El Torreon reopens as all-ages space, promises ‘good music, no agenda’


The recently reopened El Torreon seems to have floated under the radar of most show-going folks in Kansas City. While the all-ages venue hosted quite a few legendary shows in its heyday — Fugazi, Bright Eyes, the Get Up Kids, amongst others — the attempts to revitalize it as a performance space have never been met with much success. The Cowtown Mallroom flea market would play host to bands on Sunday afternoons, but other than that, the space hasn’t been a music mecca in nearly a decade.

Any chance of the building at 31st and Gillham returning to its musical roots as the Cowtown Ballroom or El Torreon seemed dashed when it was announced that the Bridgeport Community Church would be taking over over the space. However, hope was offered in this April article in the Kansas City Business Journal, in which Bridgeport’s pastor and founder made mention that the building would still host concerts in an effort to create “a community center, so to speak,” but that the venue wouldn’t “be exclusively Christian music.”

El Torreon started hosting shows again in June and has held regular First Friday concerts since then. The reopened venue is booked by Arin Gilbert, a photographer who runs Eleanor Studios with his wife, Genavieve. We reached out to Gilbert with a few questions about the venue. First, we were curious about the acts which have been booked thus far.

Most have been in a certain post-rock or folk-rock vein. Some acts are distinctly Christian leaning: Zachary Simms very explicitly states he writes “music about Jesus Christ: His Death, Resurrection, and Second Coming,” and upcoming performer John Mark McMillan’s last album, Borderland, debuted at No. 1 on iTunes’ Christian chart. Others are slightly more instrumental and post-rock, making for a difficult read. Their Facebook pages are pretty vague, too, so we asked Gilbert what’s up with the limited palette.

“Guilty! I love indie and post-rock,” he wrote in an e-mail. “That’s just my jam. Of course, I am a little partial to the music I like, but am not wanting to corner ourselves into one genre specifically. I am interested in hosting shows of all kinds of genres. I used to go to shows at El Torreon, and I remembered loving the venue and would drive from Springfield to KC to see bands.”

Gilbert promised to branch out in the future: “I know there was a thriving metal, hardcore and punk scene that played a lot here and want to bring some of those bands in as well.”

What may have kept the renovated venue below the radar for most folks is that they’ve yet to feature shows from bigger or more-established acts, aside from the upcoming John Mark McMillan show. The majority of the bands who’ve played there thus far — except for Max Justus and Gardienne — are pretty new.

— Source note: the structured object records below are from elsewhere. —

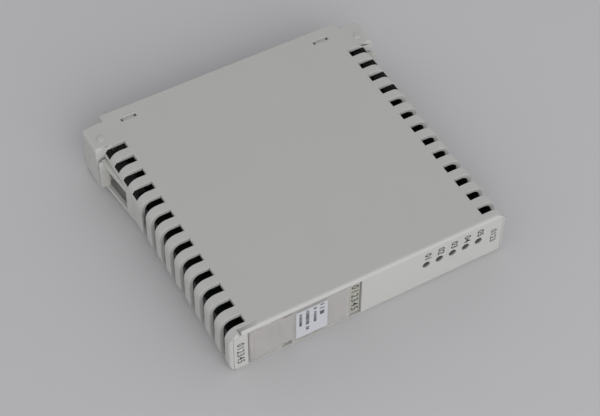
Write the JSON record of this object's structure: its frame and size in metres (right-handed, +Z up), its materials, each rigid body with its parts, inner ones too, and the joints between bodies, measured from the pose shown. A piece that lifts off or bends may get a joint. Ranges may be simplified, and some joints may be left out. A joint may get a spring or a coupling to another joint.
{
  "type": "plc module",
  "caption": "Slim plug-in communication module for a remote I/O rack, with vent slots, status lights, a label flap, side latches and a rear plug.",
  "frame": {"origin": "under the middle of the whole module, on the plane that it rests on", "axes": "+X to the right along the front face, +Y from the front face towards the rear plug, +Z up through the thickness"},
  "size_m": [0.1026, 0.103, 0.0183],
  "materials": {
    "casing": "off-white moulded plastic, fine matt texture",
    "latch_plastic": "off-white moulded plastic, smoother than the casing",
    "clear_flap": "clear plastic, slightly frosted",
    "label_paper": "white film label, matt",
    "card": "printed grey card, matt",
    "light_lens": "smoked lens, unlit",
    "black_plastic": "black glass-filled plastic",
    "board": "green solder mask",
    "chip_plastic": "black epoxy, matt",
    "steel": "bright zinc or nickel plate",
    "can_aluminium": "bare aluminium",
    "ferrite": "dark ferrite",
    "fuse_glass": "glass tube",
    "gold": "gold plate"
  },
  "bodies": {
    "casing": {"cover_shell": "casing", "base_shell": "casing", "front_panel": "casing", "tag_card": "card", "type_strip": "card", "status_light_1": "light_lens", "status_light_2": "light_lens", "status_light_3": "light_lens", "status_light_4": "light_lens", "status_light_5": "light_lens", "light_holder": "black_plastic", "main_board": "board", "board_screws": "steel", "processor": "chip_plastic", "memory_chips": "chip_plastic", "bus_transceivers": "chip_plastic", "optocouplers": "chip_plastic", "power_converter": "black_plastic", "smoothing_capacitors": "can_aluminium", "filter_inductor": "ferrite", "clock_crystal": "steel", "board_fuse": "fuse_glass", "chip_resistors": "chip_plastic", "slot_screens": "black_plastic", "rear_carrier": "casing", "rear_plug": "black_plastic", "plug_contacts": "gold", "guide_pins": "steel"},
    "flap": {"label_flap": "clear_flap", "rating_label": "label_paper"},
    "latch_l": {"latch_left": "latch_plastic"},
    "latch_r": {"latch_right": "latch_plastic"}
  },
  "joints": [
    {"name": "flap_hinge", "type": "hinge", "parent": "casing", "child": "flap", "pos_m": [-0.0409, -0.0504, 0.0088], "axis": [0, 0, -1], "range_deg": [0, 95]},
    {"name": "latch_left_press", "type": "hinge", "parent": "casing", "child": "latch_l", "pos_m": [-0.0461, 0.01679, 0.0079], "axis": [0, 0, -1], "range_deg": [0, 11], "stiffness_Nm_per_rad": 0.05},
    {"name": "latch_right_press", "type": "hinge", "parent": "casing", "child": "latch_r", "pos_m": [0.0461, 0.01679, 0.0079], "axis": [0, 0, 1], "range_deg": [0, 11], "stiffness_Nm_per_rad": 0.05}
  ]
}
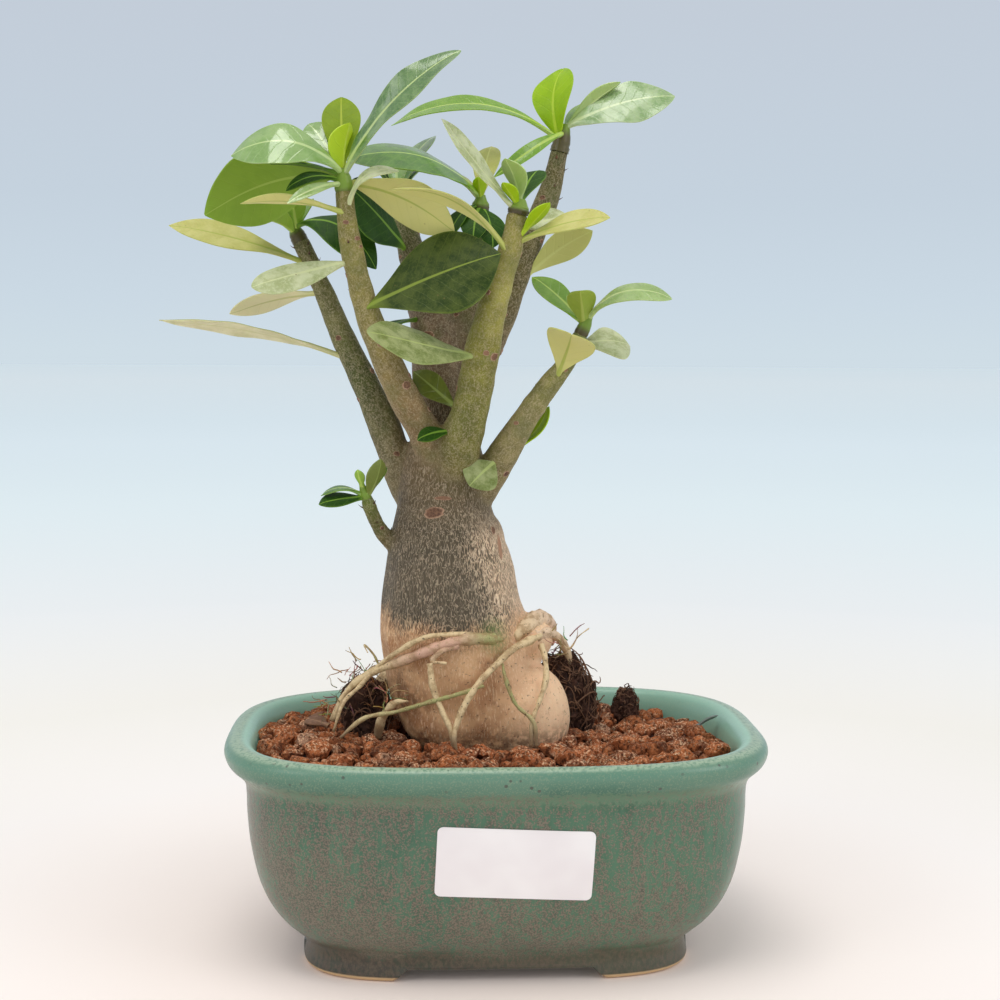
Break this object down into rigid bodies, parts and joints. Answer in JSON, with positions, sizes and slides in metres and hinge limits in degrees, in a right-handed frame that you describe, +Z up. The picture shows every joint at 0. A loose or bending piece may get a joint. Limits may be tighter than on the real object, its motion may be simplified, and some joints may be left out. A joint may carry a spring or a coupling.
{
  "type": "potted desert rose adenium",
  "caption": "Desert rose with a swollen grey stem, open branches and spatulate leaves, rooted in lava granules in a small footed trough with green glaze.",
  "frame": {"origin": "middle of the whole part's footprint, on the surface that the pot's feet stand on", "axes": "+Z up, the trough's length along X, its labelled front towards -Y"},
  "size_m": [0.169, 0.105, 0.249],
  "materials": {
    "glaze": "glossy teal-green glaze over stoneware, streaked and speckled with brown-grey",
    "label": "matte white sticker, blank",
    "screen": "matte moulded mesh",
    "granules": "rough reddish-brown lava with pale crusts",
    "peat": "dark matted root fibre",
    "dry_leaf": "brittle, matte",
    "bark": "smooth grey-brown bark with fine silvery wrinkles, tan and pinkish towards the soil",
    "leaf_dark": "waxy dark green",
    "leaf_glossy": "glossy mid green",
    "leaf_fresh": "soft gloss, yellow-green",
    "leaf_silver": "satin grey-green, mottled",
    "leaf_pale": "matte yellowish green to tan"
  },
  "bodies": {
    "root": {"pot": "glaze", "label": "label", "drain_screen": "screen", "soil": "granules", "peat_left": "peat", "peat_right": "peat", "dry_flake_1": "dry_leaf", "dry_flake_2": "dry_leaf", "dry_flake_3": "dry_leaf", "dry_flake_4": "dry_leaf", "plant": "bark", "crown_frontLeft": "leaf_glossy", "crown_farLeft": "leaf_glossy", "crown_middle": "leaf_glossy", "crown_middleRight": "leaf_glossy", "crown_frontRight": "leaf_glossy", "crown_rearRight": "leaf_glossy", "crown_lowRight": "leaf_glossy", "crown_twig": "leaf_glossy", "leaf_left_recurved": "leaf_pale", "leaf_right_recurved": "leaf_silver", "leaf_broad_front": "leaf_dark", "leaf_left_mottled": "leaf_silver", "leaf_left_yellow": "leaf_pale", "leaf_left_tan": "leaf_pale", "leaf_left_long": "leaf_pale", "leaf_middle_dark": "leaf_dark", "leaf_middle_low": "leaf_dark", "leaf_middle_small": "leaf_glossy", "leaf_front_small": "leaf_dark", "leaf_right_yellow": "leaf_pale", "leaf_right_sprout": "leaf_fresh", "leaf_right_mottled": "leaf_silver", "leaf_front_narrow": "leaf_pale", "leaf_front_grey": "leaf_silver", "leaf_rear_olive": "leaf_pale", "leaf_round_low": "leaf_silver", "leaf_low_folded": "leaf_pale", "leaf_low_mottled": "leaf_silver", "leaf_low_behind": "leaf_glossy"}
  },
  "joints": []
}
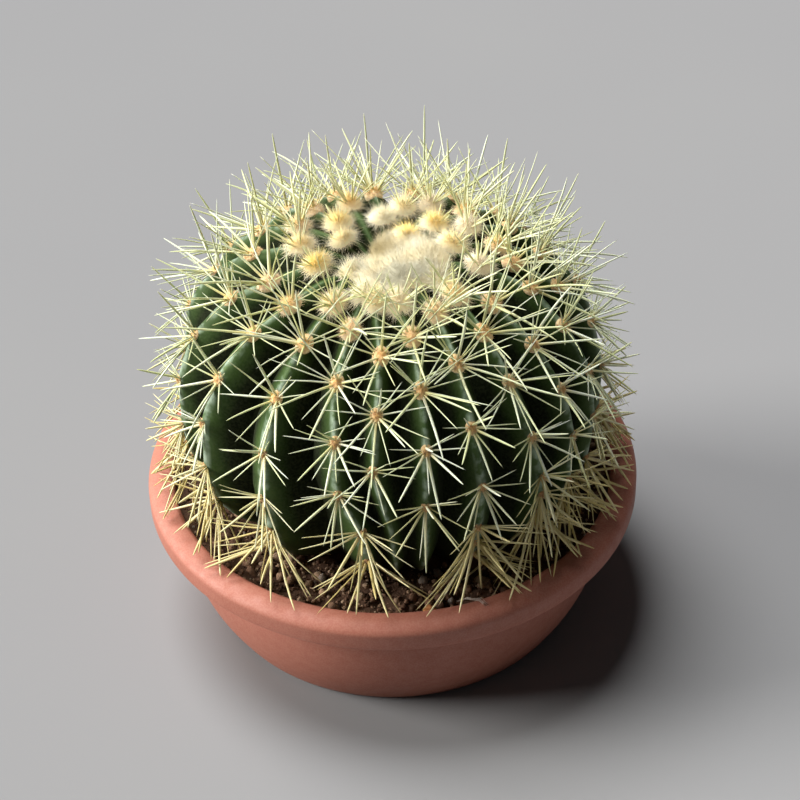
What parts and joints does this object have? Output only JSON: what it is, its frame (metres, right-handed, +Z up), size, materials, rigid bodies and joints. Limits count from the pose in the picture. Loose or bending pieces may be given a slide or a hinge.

“As for long-term plans and larger-scale concerts, that is definitely a desire of mine to bring in more well known acts,” Gilbert wrote. “For now, though, we are in a sort of soft opening, doing some smaller local shows.”

Gilbert hopes to launch a Kickstarter campaign in the fall to raise money for everything needed to have what he describes as “a sustainable all-ages music venue and arts space,” such as a bigger sound system, furniture, and treating the room acoustically.

Of course, the question remains whether the space is run by the church. The phrasing on the El Torreon website is a little confusing, since it says that El Torreon is “located inside a building that shares the space with Bridgeport Community Church.” Is the venue associated with the church itself, or does Bridgeport just allow use of the space?

Gilbert acknowledged that it’s a bit of a hot question.

“El Torreon is located within the building that the church owns. It’s hard to not talk about that,” he said. “I think it is important to have an identity for El Torreon, but apart from what you see when you pull up, there is still the question of our relationship to the church. El Torreon is [an] all-ages music venue and arts space. We will do concerts, we will host art openings, we will bring in local artisans, show an occasional movie, et cetera.”

Gilbert confirmed that he is, in fact, a member of the Bridgeport congregation. But he wants to bring to bear his experience running the Springfield arts and culture space, the Belmonte, here rather than pursue a religious agenda. He compared the situation to the successful Philadelphia all-ages club in the basement of the First Unitarian Church, which has been running shows for about 20 years:

“I want to preserve the history of the building and restore what has been going on there since 1927,” he said. “That is my heart: to continue the legacy of El Torreon and contribute to the community by creating a space for music and art. When you come to El Torreon, it would be as if you walked into any other all-ages venue — good music, no agenda.”